1 Cronos presents an all-new IP with higher narrative ambition
The narrative ambition here is the biggest point of divergence
This is the biggest point of divergence between Silent Hill 2 and Cronos: The New Dawn. The remake is, by its very nature, shackled to the framework of the original, as it had to retell James Sunderland’s story while keeping the broad strokes intact. Sure, it manages to add flourishes and tweaks, but it couldn’t stray too far without alienating fans who came in expecting a faithful reimagining. That’s what makes any remake, however well-done it might be, both an opportunity and a limitation.
Cronos, on the other hand, came into our libraries with no such baggage. It’s a new IP, which means that it has the freedom to carve its own path narratively, and Bloober Team clearly swung for the fences here. The story isn’t afraid to blend body horror, time manipulation, existential dread, and an oppressive dystopian backdrop into something ambitious. Throw in some wonderfully unique art design choices that pair Lovecraftian themes with H.R. Giger’s visual elements, and it might get messy at times, but always unique and impactful.

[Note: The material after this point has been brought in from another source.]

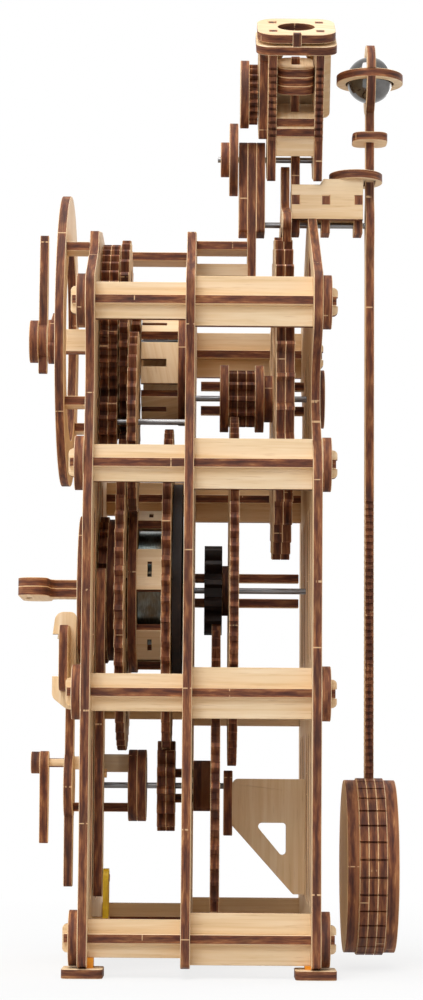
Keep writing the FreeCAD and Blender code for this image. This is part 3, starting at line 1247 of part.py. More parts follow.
save("stop_pointer", [cut(piece, [rod(0, crank_z, half_ply + BORE_FIT, pointer_boss_y,
                                      pointer_y + PLY)])
                      for piece in (pointer, pointer_boss)])

# Anchor and pendulum

pitch_angle = 360.0 / ESCAPE_TEETH
pallet_angle = ANCHOR_SPAN_PITCHES / 2 * pitch_angle
pallet_r = ESCAPE_R + PALLET_CLEAR


def around_escape(r, degrees):
    a = math.radians(degrees)
    return (r * math.sin(a), ESCAPE_Z + r * math.cos(a))


pallet_x = pallet_r * math.sin(math.radians(pallet_angle))
anchor_top = PENDULUM_Z + HEAD_RISE - 2.5
anchor_right = [(3.0, anchor_top, 2.6), (3.0, PENDULUM_Z + 6, 4),
                (pallet_x + 3.3, PENDULUM_Z - 1.4, 3),
                (pallet_x + 6.8, PENDULUM_Z - 4.6, 1.5), around_escape(pallet_r + 5.6, pallet_angle + 2.5),
                around_escape(pallet_r + 4.2, pallet_angle + 1.2),
                around_escape(pallet_r, pallet_angle + 0.8), around_escape(pallet_r, pallet_angle - 0.8),
                around_escape(pallet_r + 4.8, pallet_angle - 1.25),
                (12.0, PENDULUM_Z - 3.5, 3), (4.0, PENDULUM_Z - 3.9)]
anchor = plate_xz(anchor_right + mirrored(anchor_right), anchor_y)
save("anchor", [anchor.cut(rod(0, PENDULUM_Z, ARBOR_R, anchor_y, anchor_y + PLY))])
save("pendulum_arbor", [rod(0, PENDULUM_Z, ARBOR_R, post_y, rod_y + PLY)])


def rack(x, direction, low, high, depth=RACK_DEPTH):
    """Points of a notched edge from low to high; direction is where the teeth point."""
    points = []
    count = int((high - low) / RACK_PITCH)
    for i in range(count):
        z = low + i * RACK_PITCH
        points.append((x - direction * depth, z))
        points.append((x - direction * depth, z + RACK_PITCH * 0.45))
        points.append((x, z + RACK_PITCH * 0.45))
        points.append((x, z + RACK_PITCH))
    return points


rod_low = BOB_Z - 22.0
rod_right = [(ROD_HALF, rod_low)] + rack(ROD_HALF, 1, BOB_Z + BOB_R + 0.5,
                                        BOB_Z + BOB_R + 0.5 + RACK_LENGTH)
rod_right += [(ROD_HALF, PENDULUM_Z - 12, 4), (5.0, PENDULUM_Z - 3, 3), (5.0, PENDULUM_Z + 3, 3),
              (ROD_NECK_HALF, PENDULUM_Z + 10, 3), (ROD_NECK_HALF, BALL_Z - CAGE_R + 1.5)]
rod_sheet = plate_xz(rod_right + mirrored(rod_right), rod_y)
cage = rod(0, BALL_Z, CAGE_R, rod_y, rod_y + PLY)
rod_sheet = rod_sheet.fuse(cage).removeSplitter()
lap_x = (CAGE_HOLE_R + CAGE_R) / 2
cage_cuts = [rod(0, BALL_Z, CAGE_HOLE_R, rod_y, rod_y + PLY),
             rod(0, PENDULUM_Z, ARBOR_R, rod_y, rod_y + PLY)]
for side in (1, -1):
    low, high = sorted((side * lap_x, side * (CAGE_R + 1)))
    cage_cuts.append(box(low, high, rod_y, rod_y + PLY, BALL_Z - half_ply, BALL_Z + half_ply))
save("pendulum_rod", [cut(rod_sheet, cage_cuts)])
rod_mid_y = rod_y + half_ply
ball_ring = Part.makeCylinder(BALL_RING_R, PLY, V(0, rod_mid_y, BALL_Z - half_ply), V(0, 0, 1))
ball_ring = ball_ring.cut(Part.makeCylinder(CAGE_HOLE_R, PLY, V(0, rod_mid_y, BALL_Z - half_ply),
                                            V(0, 0, 1)))
ball_ring = ball_ring.cut(box(-lap_x, lap_x, rod_y, rod_y + PLY, BALL_Z - PLY, BALL_Z + PLY))
collar = plate_xy([(-6, rod_mid_y - 6, 3.5), (6, rod_mid_y - 6, 3.5), (6, rod_mid_y + 6, 3.5),
                   (-6, rod_mid_y + 6, 3.5)], COLLAR_Z - half_ply)
collar = collar.cut(box(-ROD_NECK_HALF, ROD_NECK_HALF, rod_y, rod_y + PLY,
                        COLLAR_Z - PLY, COLLAR_Z + PLY))
save("pendulum_rings", [ball_ring, collar])
save("pendulum_ball", [Part.makeSphere(BALL_R, V(0, rod_mid_y, BALL_Z))])


def bob_ring(y, slotted):
    """A notched layer of the bob; the middle one takes the rod in a slot."""
    points = []
    depth, half = 1.0, 0.35
    for i in range(BOB_NOTCHES):
        a = math.pi / 2 + 2 * math.pi * (i + 0.5) / BOB_NOTCHES
        for r, d in ((BOB_R, -half), (BOB_R - depth, -half), (BOB_R - depth, half), (BOB_R, half)):
            points.append((r * math.cos(a + d / r), BOB_Z + r * math.sin(a + d / r)))
    ring = plate_xz(points, y)
    if slotted:
        ring = ring.cut(box(-ROD_HALF, ROD_HALF, y, y + PLY, rod_low, BOB_Z + BOB_R + 1))
    return ring


save("bob_layers", [bob_ring(rod_y - PLY, False), bob_ring(rod_y, True),
                    bob_ring(rod_y + PLY, False),
                    rod(0, BOB_Z, BOB_DISC_R, bob_front_y, bob_front_y + BOB_DISC_THICK),
                    rod(0, BOB_Z, BOB_DISC_R, bob_back_y - BOB_DISC_THICK, bob_back_y)])

# Tilting head, drawn upright on its axle and then leaned to its resting place

HUB_R = 6.5
SKIRT_LOW = -4.3
FLOOR_LOW = 11.5
TAB_X = 7.0
CAP_HALF = TAB_X + half_ply + 4.7
CAP_CORNER = 7.0
HEAD_RACK_DEPTH = 1.3
CAP_GAP = 1.0
cap_low = HEAD_TOP + PLY + CAP_GAP


def lean(shape):
    leaned = shape.copy()
    leaned.rotate(V(0, 0, HEAD_Z), V(0, 1, 0), HEAD_LEAN)
    return leaned


def head_wall(y):
    """A wall with notched edges, a round hub on the axle and two tabs for the cap."""
    hw = HEAD_HALF_WIDTH
    edge = [(hw, HEAD_Z + SKIRT_LOW, 1)] + rack(hw, 1, HEAD_Z + 9, HEAD_Z + HEAD_TOP - 1,
                                                   HEAD_RACK_DEPTH)
    edge += [(hw, HEAD_Z + HEAD_TOP)]
    edge += [(TAB_X + half_ply, HEAD_Z + HEAD_TOP), (TAB_X + half_ply, HEAD_Z + cap_low + PLY),
             (TAB_X - half_ply, HEAD_Z + cap_low + PLY), (TAB_X - half_ply, HEAD_Z + HEAD_TOP)]
    wall = plate_xz(edge + mirrored(edge), y)
    wall = wall.fuse(rod(0, HEAD_Z, HUB_R, y, y + PLY)).removeSplitter()
    return cut(wall, [rod(0, HEAD_Z, ARBOR_R, y, y + PLY),
                      box(-4, 4, y, y + PLY, HEAD_Z + FLOOR_LOW, HEAD_Z + FLOOR_LOW + PLY)])


def head_box(x0, x1, y0, y1, h0, h1):
    return box(x0, x1, y0, y1, HEAD_Z + h0, HEAD_Z + h1)


inside_y0 = head_wall_y + PLY
inside_y1 = head_rear_y
wheel_pin = rod(0, HEAD_Z + HEAD_WHEEL_H, ARBOR_R, head_wheel_y - PLY, inside_y0)
front_wall = head_wall(head_wall_y).cut(wheel_pin)
cover = slot(-9, 9, HEAD_Z + 9.5, HEAD_Z + HEAD_TOP - 3, head_cover_y, 1).cut(wheel_pin)
save("head_walls", [lean(front_wall), lean(head_wall(head_rear_y)), lean(cover)])
floor = head_box(-HEAD_HALF_WIDTH, HEAD_HALF_WIDTH, inside_y0, inside_y1, FLOOR_LOW,
                 FLOOR_LOW + PLY)
floor_top = head_box(-HEAD_HALF_WIDTH + 2, HEAD_HALF_WIDTH - 2, inside_y0, inside_y1,
                     FLOOR_LOW + PLY, FLOOR_LOW + 2 * PLY)
floor = floor.fuse(head_box(-4, 4, head_wall_y, head_rear_y + PLY, FLOOR_LOW,
                            FLOOR_LOW + PLY)).removeSplitter()
peg_y0, peg_y1 = head_mid_y - half_ply, head_mid_y + half_ply
peg_hole = head_box(-half_ply, half_ply, peg_y0, peg_y1, 0, HEAD_TOP)
web = head_box(8, 11, inside_y0, inside_y1, 4.3, FLOOR_LOW)
SIDE_HALF = 12.6
side_plate = plate_yz([(head_mid_y - SIDE_HALF, HEAD_Z + 12, 2), (head_mid_y + SIDE_HALF, HEAD_Z + 12, 2),
                       (head_mid_y + SIDE_HALF, HEAD_Z + HEAD_TOP - 1.6, 1),
                       (head_mid_y - SIDE_HALF, HEAD_Z + HEAD_TOP - 1.6, 1)], -HEAD_HALF_WIDTH - PLY)
side_arch = Part.makeCylinder(4.8, PLY, V(-HEAD_HALF_WIDTH - PLY, head_mid_y, HEAD_Z + 31),
                              V(1, 0, 0))
side_slot = box(-HEAD_HALF_WIDTH - PLY, -HEAD_HALF_WIDTH, head_mid_y - 4.8, head_mid_y + 4.8,
                HEAD_Z + 25, HEAD_Z + 31)
side_plate = cut(side_plate, [side_arch.fuse(side_slot)])
save("head_plates", [lean(floor.cut(peg_hole)), lean(floor_top.cut(peg_hole)), lean(web),
                     lean(side_plate)])


def weight(h):
    half = HEAD_INSIDE / 2 - FACE_GAP
    slab = plate_xy([(-9, head_mid_y - half, 4), (9, head_mid_y - half, 4),
                     (9, head_mid_y + half, 4), (-9, head_mid_y + half, 4)], HEAD_Z + h)
    return lean(slab.cut(peg_hole))


head_peg = head_box(-half_ply, half_ply, peg_y0, peg_y1, FLOOR_LOW - 1.5, HEAD_TOP - 3.6)
WEIGHT_LOW = 25.0
save("head_weights", [weight(WEIGHT_LOW + i * PLY) for i in range(3)] + [lean(head_peg)])
tabs = [head_box(side * TAB_X - half_ply, side * TAB_X + half_ply, y, y + PLY, HEAD_TOP, cap_low + PLY)
        for side in (1, -1) for y in (head_wall_y, head_rear_y)]


key_box = head_box(CAP_HALF - 2.2, CAP_HALF + 0.3, peg_y0, peg_y1, HEAD_TOP + PLY, cap_low + PLY + 0.3)


def cap_sheet(h, half, corner, hole):
    """A rounded square sheet of the cap with the slots of the walls' tabs."""
    sheet = plate_xy([(-half, head_mid_y - half, corner), (half, head_mid_y - half, corner),
                      (half, head_mid_y + half, corner), (-half, head_mid_y + half, corner)],
                     HEAD_Z + h)
    hole = Part.makeCylinder(hole, PLY, V(0, head_mid_y, HEAD_Z + h), V(0, 0, 1))
    return lean(cut(sheet, [hole, key_box] + tabs))


head_caps = [cap_sheet(HEAD_TOP, CAP_HALF + 0.4, CAP_CORNER - 2, CAP_HOLE_R - 1),
             cap_sheet(cap_low, CAP_HALF, CAP_CORNER, CAP_HOLE_R), lean(key_box)]
AXLE_BOSS_R = 6.0
AXLE_DISC_R = 12.5
axle_boss_y = axle_disc_y - PLY
axle = rod(0, HEAD_Z, ARBOR_R, axle_boss_y - 1, head_rear_y + PLY)
save("head_axle", [axle, lean(wheel_pin)])
axle_discs = [rod(0, HEAD_Z, r, y, y + PLY).cut(rod(0, HEAD_Z, ARBOR_R, y, y + PLY))
              for r, y in ((AXLE_DISC_R, axle_disc_y), (AXLE_BOSS_R, axle_boss_y))]
save("head_discs", head_caps + axle_discs)
pin_bore = ARBOR_R + RUN_FIT
head_gear = toothed(0, HEAD_Z + HEAD_WHEEL_H, HEAD_WHEEL_TEETH, HEAD_WHEEL_MODULE, head_wheel_y, 90.0)
head_disc = rod(0, HEAD_Z + HEAD_WHEEL_H, HEAD_DISC_R, head_wheel_y - PLY, head_wheel_y)
save("head_wheel", [lean(piece.cut(rod(0, HEAD_Z + HEAD_WHEEL_H, pin_bore, head_wheel_y - PLY,
                                       head_wheel_y + PLY))) for piece in (head_gear, head_disc)])
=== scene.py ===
"""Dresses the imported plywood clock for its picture: cut sheets, steel, rubber and the dial's marks."""
import json
import math
import random

import bmesh
import bpy
import numpy as np
from mathutils import Matrix, Vector


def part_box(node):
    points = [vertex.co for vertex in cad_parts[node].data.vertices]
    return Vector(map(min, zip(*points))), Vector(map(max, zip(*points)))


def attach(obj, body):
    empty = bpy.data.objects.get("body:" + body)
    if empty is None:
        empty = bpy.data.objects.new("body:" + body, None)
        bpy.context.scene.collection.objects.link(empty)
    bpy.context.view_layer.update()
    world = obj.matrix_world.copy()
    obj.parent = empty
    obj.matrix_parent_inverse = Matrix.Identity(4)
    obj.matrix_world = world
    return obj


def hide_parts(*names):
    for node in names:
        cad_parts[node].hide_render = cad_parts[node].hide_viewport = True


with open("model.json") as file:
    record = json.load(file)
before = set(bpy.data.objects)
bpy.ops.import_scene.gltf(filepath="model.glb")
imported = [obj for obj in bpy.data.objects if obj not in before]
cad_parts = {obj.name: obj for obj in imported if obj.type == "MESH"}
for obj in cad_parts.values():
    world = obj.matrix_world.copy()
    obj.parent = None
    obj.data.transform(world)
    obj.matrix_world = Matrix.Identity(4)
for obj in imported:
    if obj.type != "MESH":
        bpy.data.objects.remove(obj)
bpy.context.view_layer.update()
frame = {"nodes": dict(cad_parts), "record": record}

MM = 0.001
PLY = 3.0 * MM             # thickness of every sheet
RIM = 0.16 * MM            # pale rim that the laser leaves along a cut
FLAT = 0.7                 # share of a normal along the sheet above which a face is a sheet's face
body_of_node = {n: b for b, nodes in frame["record"]["behaviour"]["bodies"].items() for n in nodes}


# Colour and nodes

def linear(code):
    """An sRGB hex colour as the linear colour that a shader takes."""
    parts = [int(code[i:i + 2], 16) / 255 for i in (1, 3, 5)]
    return [c / 12.92 if c <= 0.04045 else ((c + 0.055) / 1.055) ** 2.4 for c in parts] + [1.0]


def add(tree, kind, settings=None, **links):
    """Adds a shader node. Settings name its fields and its unlinked sockets, a hex code is a
    colour, and "stops" are a ramp's (place, hex code) pairs. A link is a socket of another node,
    or a node whose first output is meant, and _0 is the first input."""
    node = tree.nodes.new("ShaderNode" + kind)
    for key, value in (settings or {}).items():
        if isinstance(value, str) and value.startswith("#"):
            value = linear(value)
        if key == "stops":
            while len(node.color_ramp.elements) < len(value):
                node.color_ramp.elements.new(0.5)
            for element, (place, code) in zip(node.color_ramp.elements, value):
                element.position, element.color = place, linear(code)
        elif isinstance(key, str) and hasattr(node, key):
            setattr(node, key, value)
        else:
            socket_of(node, key).default_value = value
    for key, source in links.items():
        tree.links.new(out_of(source), socket_of(node, int(key[1:]) if key[0] == "_" else key))
    return node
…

Then comes the plot, which, thankfully, isn’t a surface-level, ‘we-need-a-reason-to-shoot-at-enemies’ kind. Cronos layers its lore into the environment, and it asks you to piece together what happened. Despite being a linear game by nature, the game isn’t afraid to surprise you with twists that feel wonderfully new, and the multiple endings in the game depend on choices you might not even know you’re making along the way. The horror genre itself thrives on the unknown, and Cronos leans heavily into that uncertainty with the utmost amount of confidence.
Neither of the two games erases the other
In a space where players always want new AAA IPs, Cronos stands out impressively.
At the end of the day, the Silent Hill 2 remake is still one of the best remakes ever made, and if you’re in it for the nostalgia or just a new, younger gamer discovering this story for the first time, it delivers on what it promises, and then some. Still, in a space where players are always looking for new IPs from AAA companies, Cronos: The New Dawn stands out impressively.
No, it doesn’t mean that one erases the other, or even that either of these two games is better than the other. Both have their own place in the modern survival-horror genre, in Bloober Team’s portfolio, and in the horror hall of fame, years down the line.